◆ EXERCISE DIRECTIONS: Of the lines listed below, return exactly those that run from the line containing "Turn this picture" through the line containing "NEEDLE_SPACING = 44.3", both included.

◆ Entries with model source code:
* * *

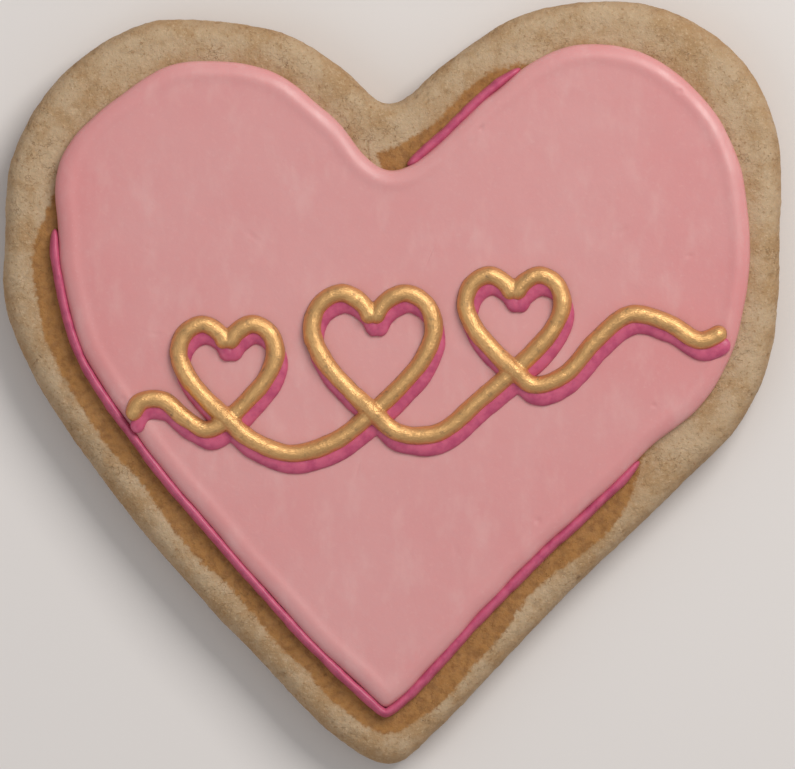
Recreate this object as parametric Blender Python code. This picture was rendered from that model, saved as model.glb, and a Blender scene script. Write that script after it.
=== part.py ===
"""Heart-shaped iced sugar cookie, lying flat on its base.

A rolled and baked biscuit carries a flood of pink icing. Deep pink lines edge the icing along its
lower sides and on the right of its cleft. A gold line, piped over a deep pink shade line, crosses
the icing from side to side through three heart-shaped loops.

Metres, +Z up. The origin is the middle of the base of the cookie's box, and +Y runs from the
heart's tip towards its cleft.
"""

import math

import bmesh
import bpy
import numpy as np

MM = 0.001

# Driving dimensions, in millimetres.
COOKIE_WIDTH = 105.0
BISCUIT_THICKNESS = 8.0
BISCUIT_TOP_ROUNDING = 2.6
BISCUIT_TOP_RISE = 2.8  # how far down the side the top's rounding starts
BISCUIT_BASE_ROUNDING = 0.9
BISCUIT_BASE_RISE = 1.35
BASE_CORNER_SHARE = 0.3  # of both base sizes, where the chamfered base edge has its middle point
ICING_THICKNESS = 2.0
ICING_ROUNDING = 1.6
ICING_LIP = 0.5  # the upright part of the icing's edge
ICING_FOOT_TUCK = 0.25
RIM_LINE_WIDTH = 1.3
RIM_LINE_HEIGHT = 1.4
GOLD_LINE_WIDTH = 2.5
GOLD_LINE_HEIGHT = 1.6
SHADE_LINE_WIDTH = 2.2
SHADE_LINE_HEIGHT = 0.8
SHADE_OFFSET = np.array((0.5, -1.6))
GAP = 0.3  # clearance that touching solids keep

# How finely the faceted solids are divided, in millimetres or in facets.
BISCUIT_STEP = 2.4
ICING_STEP = 2.4
LINE_STEP = 2.1
RIM_STEP = 2.4
TURN_LENGTH = 2.6  # extra length counted for each radian turned, so tight bends get shorter steps
LINE_FACETS = 6
THIN_LINE_FACETS = 4
ROUNDING_STEPS = 3
CURVE_POINTS = 16
END_ROUNDING_TURNS = np.radians((0.0, 37.0, 67.0))
SMOOTH_SHADING_ANGLE = math.radians(50)

# Outlines, counter-clockwise from the cleft, drawn at COOKIE_WIDTH.
BISCUIT_ANCHORS = (
    (-0.5, 37.6), (-6.7, 42.3), (-14.0, 47.0), (-24.0, 48.8), (-33.0, 48.6), (-41.0, 44.5),
    (-47.6, 38.0), (-51.7, 29.5), (-52.4, 20.0), (-52.3, 11.0), (-49.0, 2.0), (-42.4, -8.5),
    (-31.0, -23.4), (-18.2, -37.2), (-7.0, -48.4), (0.0, -51.5), (6.2, -46.7), (20.3, -31.8),
    (38.3, -14.3), (47.0, -5.5), (51.3, 5.0), (52.3, 19.5), (51.8, 34.5), (47.5, 43.0),
    (39.4, 49.3), (28.5, 51.6), (17.0, 49.4), (7.5, 43.5),
)
ICING_ANCHORS = (
    (0.0, 29.8), (-4.1, 32.1), (-9.2, 36.4), (-16.0, 41.4), (-23.0, 43.0), (-30.4, 42.3),
    (-36.7, 38.3), (-43.0, 32.6), (-46.4, 25.7), (-46.6, 18.7), (-45.4, 11.0), (-42.8, 2.6),
    (-36.4, -7.2), (-27.9, -17.9), (-12.3, -35.5), (-4.6, -42.9), (-1.0, -45.7), (2.0, -43.9),
    (13.2, -31.9), (20.4, -24.6), (35.0, -10.8), (43.3, -0.7), (47.0, 8.4), (48.1, 19.2),
    (46.7, 29.0), (42.3, 37.6), (35.0, 43.6), (27.0, 45.4), (19.4, 44.8), (12.0, 39.6),
    (4.5, 32.6),
)

# Where the deep pink rim lines start and end, as points near the icing's outline.
RIM_LINES = {
    "rim_line_lower": ((-46.6, 21.5), (34.5, -11.3)),
    "rim_line_cleft": ((16.5, 43.0), (0.8, 30.0)),
}
RIM_FADE = 10.0  # length over which the icing makes room for a rim line

# The gold line: each heart-shaped loop is its crossing point, and its width and height.
HEART_LOOPS = (
    ((-22.2, -5.2), (13.0, 12.8)),
    ((-2.6, -4.2), (16.4, 16.0)),
    ((16.4, 1.4), (13.0, 12.8)),
)
# What runs between the loops: the lead-in, the two links and the tail.
RUNS = (
    ((-35.2, -5.4), (-33.9, -2.9), (-31.0, -2.6), (-28.0, -5.0), (-25.0, -6.6)),
    ((-19.2, -7.8), (-13.8, -9.8), (-7.8, -8.2)),
    ((0.8, -7.0), (6.2, -7.0), (12.0, -2.4)),
    ((19.0, -0.6), (23.2, 0.8), (27.6, 5.6), (32.0, 8.9), (37.0, 7.8), (41.4, 5.4), (45.0, 6.8)),
)
# The right half of a loop of unit width and height, from its crossing up to its cleft.
HALF_LOOP = (
    (0.0, 0.0), (0.23, 0.22), (0.42, 0.46), (0.50, 0.70), (0.43, 0.91), (0.26, 1.0),
    (0.09, 0.91), (0.0, 0.74),
)

COLOURS = {
    "baked_biscuit": ((0.46, 0.33, 0.19), 0.85, 0.0),
    "pink_icing": ((0.65, 0.30, 0.29), 0.45, 0.0),
    "deep_pink_icing": ((0.50, 0.10, 0.16), 0.45, 0.0),
    "gold_lustre": ((0.72, 0.44, 0.14), 0.35, 0.9),
}


def clear_scene():
    """Removes the objects that the scene starts with."""
    for obj in list(bpy.data.objects):
        bpy.data.objects.remove(obj)


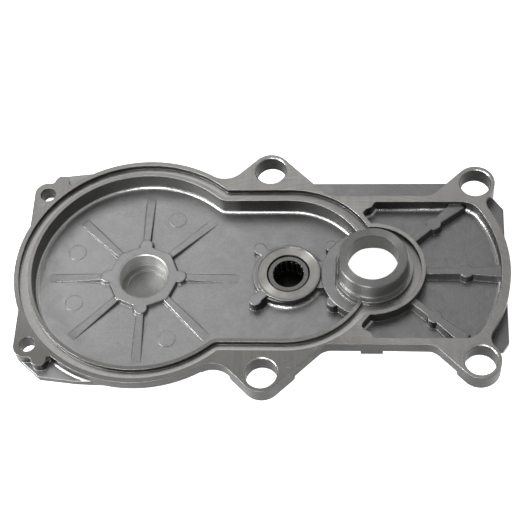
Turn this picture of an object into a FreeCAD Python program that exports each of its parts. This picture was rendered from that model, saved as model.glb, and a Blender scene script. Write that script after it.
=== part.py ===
import FreeCAD, Part
import math
import os

# Half of a die cast aluminium gear housing, lying on its back with the gear side up.
# Millimetres. X runs along the three shaft axes, Y across, Z up.
# The origin is under the middle of the housing, which rests on Z = 0.

V = FreeCAD.Vector

# Levels, measured down from the machined joint face
REST_DEPTH = 25.0
GROOVE_DEPTH = 2.8
FLOOR_DEPTH = 11.5
FLOOR_THICK = 3.0
RIM_THICK = 6.8
DECK_THICK = 7.6
LUG_THICK = 10.6
POCKET_DEPTH = 7.5
PLATE_THICK = 3.0
PLATE_DEPTH = 8.6
EAR_PLATE_DEPTH = 5.9
EAR_PLATE_THICK = 3.6

# Shaft spacings from the output shaft
GEAR_SPACING = 121.6
NEEDLE_SPACING = 44.3

# Sealing groove, inner lip and wall
SEAL_WIDTH = 4.8
LIP_WIDTH = 2.0
GEAR_GROOVE_R = 65.1
GEAR_RIM_R = 67.6
NECK_HALF = 48.8
NECK_ROUND = 9.0
BASIN_WALL = 3.1
FLOOR_FILLET = 2.0

# Output shaft: collar, ring rim and bearing seat from below
COLLAR_RISE = 10.6
COLLAR_R = 18.0
COLLAR_HOLE_R = 13.3
COLLAR_FLAT = 16.7
COLLAR_CHAMFER = 0.5
COLLAR_FOOT = 1.2
COLLAR_WEB = 1.1
CORE_R = 19.2
CORE_STEP_R = 21.2
CORE_STEP = 1.0
RING_RIM_R = 27.5
RING_GROOVE_R = 25.2
RING_LIP_R = 20.9
SEAT_R = 18.5
SEAT_LENGTH = 9.0
SEAT_DEPTH = 1.3
SEAT_RELIEF = 4.0
SHELF_R = 26.8
SHELF_DEPTH = 4.8

# Blind bearing seat of the big gear
BLIND_R = 13.0
BLIND_LENGTH = 10.5
BLIND_RECESS_R = 10.2
BLIND_RECESS = 2.0
PAD_R = 19.2
PAD_HEIGHT = 2.6
PAD_FOOT = 0.9
PAD_BOSS_R = 3.4
PAD_BOSS_AT = 19.3
BLIND_BOSS_R = 17.4
RIB_WIDTH = 3.4
RIB_SPREAD = 1.7
RIB_START = 17.5
RIB_END = 54.0
RIB_FADE = -0.2
RIB_SLOPE = 0.22

# Needle bearing hub
HUB_R = 17.0
HUB_DEPTH = 5.2
HUB_FACE_R = 15.9
HUB_FACE_STEP = 0.4
HUB_FILLET = 3.2
HUB_STEP = 1.4
HUB_STEP_BACK = 1.8
HUB_WEB = 16.0
HUB_BOSS_R = 3.3
CUP_R = 11.0
CUP_LENGTH = 12.0
CUP_WALL = 1.0
CUP_SUNK = 0.6
CUP_LIP_R = 8.2
SHAFT_R = 8.0
SHAFT_ROOM_R = 9.0
SHAFT_ROOM = 2.6
ROLLER_R = 0.99
ROLLER_LENGTH = 9.2
ROLLERS = 18
CAGE_IN_R = 8.4
CAGE_OUT_R = 9.5
CAGE_PLAY = 0.1
POCKET_PLAY = 0.04
NEEDLE_BOSS_R = 14.6

# Mounting lugs and ears
LUG_R = 10.4
LUG_HOLE_R = 8.25
LUG_CHAMFER = 0.6
MID_LUG_BACK = 55.7
MID_LUG_Y = 61.5
END_LUG_AHEAD = 54.2
END_LUG_Y = 53.3
EAR_BACK = 55.1
EAR_Y = 46.1
EAR_HOLE_R = 4.2
EAR_R = 7.3
EAR_FOOT = 1.6

# Right-hand end
DECK_HALF = 44.9
DECK_END_R = 71.0
MID_BLEND_R = 12.0
END_BLEND_R = 8.0
POCKET_WALL = 3.8
POCKET_END_WALL = 4.5
POCKET_FILLET = 2.2
POCKET_RIB = 3.6
POCKET_RIB_FLARE = 3.4
POCKET_RIB_DROP = 2.8
POCKET_BOSS_R = 3.7
PLATE_FAR = 58.4
PLATE_INSET = 2.9
PLATE_END_INSET = 1.8

# Ejector pin marks
PIN_R = 4.6
PIN_RISE = 0.15

# Derived
OUTPUT_X = (GEAR_SPACING + GEAR_RIM_R - DECK_END_R) / 2
GEAR_X = OUTPUT_X - GEAR_SPACING
NEEDLE_X = OUTPUT_X - NEEDLE_SPACING
MID_LUG_X = OUTPUT_X - MID_LUG_BACK
END_LUG_X = OUTPUT_X + END_LUG_AHEAD
EAR_X = GEAR_X - EAR_BACK
POCKET_HALF = DECK_HALF - POCKET_WALL
POCKET_END_R = DECK_END_R - POCKET_END_WALL
PLATE_NEAR = DECK_HALF - PLATE_INSET
PLATE_END = OUTPUT_X + DECK_END_R - PLATE_END_INSET
FACE = REST_DEPTH
FLOOR = FACE - FLOOR_DEPTH
UNDER = FLOOR - FLOOR_THICK
GROOVE = FACE - GROOVE_DEPTH
SHELF = FACE - SHELF_DEPTH
PAD = FLOOR + PAD_HEIGHT
HUB = FACE - HUB_DEPTH
HUB_FACE = HUB - HUB_FACE_STEP
POCKET = FACE - POCKET_DEPTH
PLATE_TOP = FACE - PLATE_DEPTH
PLATE_LOW = PLATE_TOP - PLATE_THICK
SEAT_TOP = FACE - SEAT_DEPTH
SEAT_LOW = SEAT_TOP - SEAT_LENGTH
CUP_TOP = HUB_FACE - CUP_SUNK
CUP_LOW = CUP_TOP - CUP_LENGTH
NECK_START = GEAR_X + math.sqrt(GEAR_GROOVE_R ** 2 - NECK_HALF ** 2)


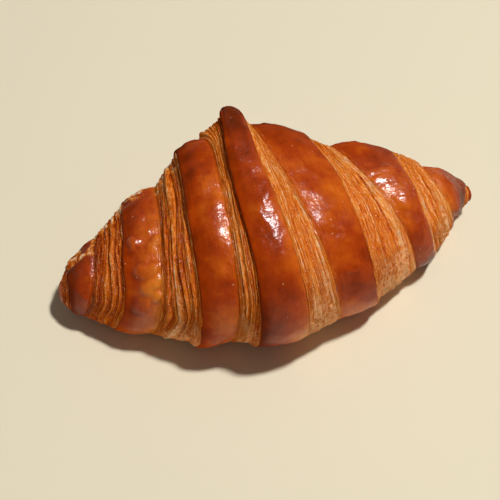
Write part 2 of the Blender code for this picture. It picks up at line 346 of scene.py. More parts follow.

* * *

◆ RESULT OF THIS EXERCISE:
Turn this picture of an object into a FreeCAD Python program that exports each of its parts. This picture was rendered from that model, saved as model.glb, and a Blender scene script. Write that script after it.
=== part.py ===
import FreeCAD, Part
import math
import os

# Half of a die cast aluminium gear housing, lying on its back with the gear side up.
# Millimetres. X runs along the three shaft axes, Y across, Z up.
# The origin is under the middle of the housing, which rests on Z = 0.

V = FreeCAD.Vector

# Levels, measured down from the machined joint face
REST_DEPTH = 25.0
GROOVE_DEPTH = 2.8
FLOOR_DEPTH = 11.5
FLOOR_THICK = 3.0
RIM_THICK = 6.8
DECK_THICK = 7.6
LUG_THICK = 10.6
POCKET_DEPTH = 7.5
PLATE_THICK = 3.0
PLATE_DEPTH = 8.6
EAR_PLATE_DEPTH = 5.9
EAR_PLATE_THICK = 3.6

# Shaft spacings from the output shaft
GEAR_SPACING = 121.6
NEEDLE_SPACING = 44.3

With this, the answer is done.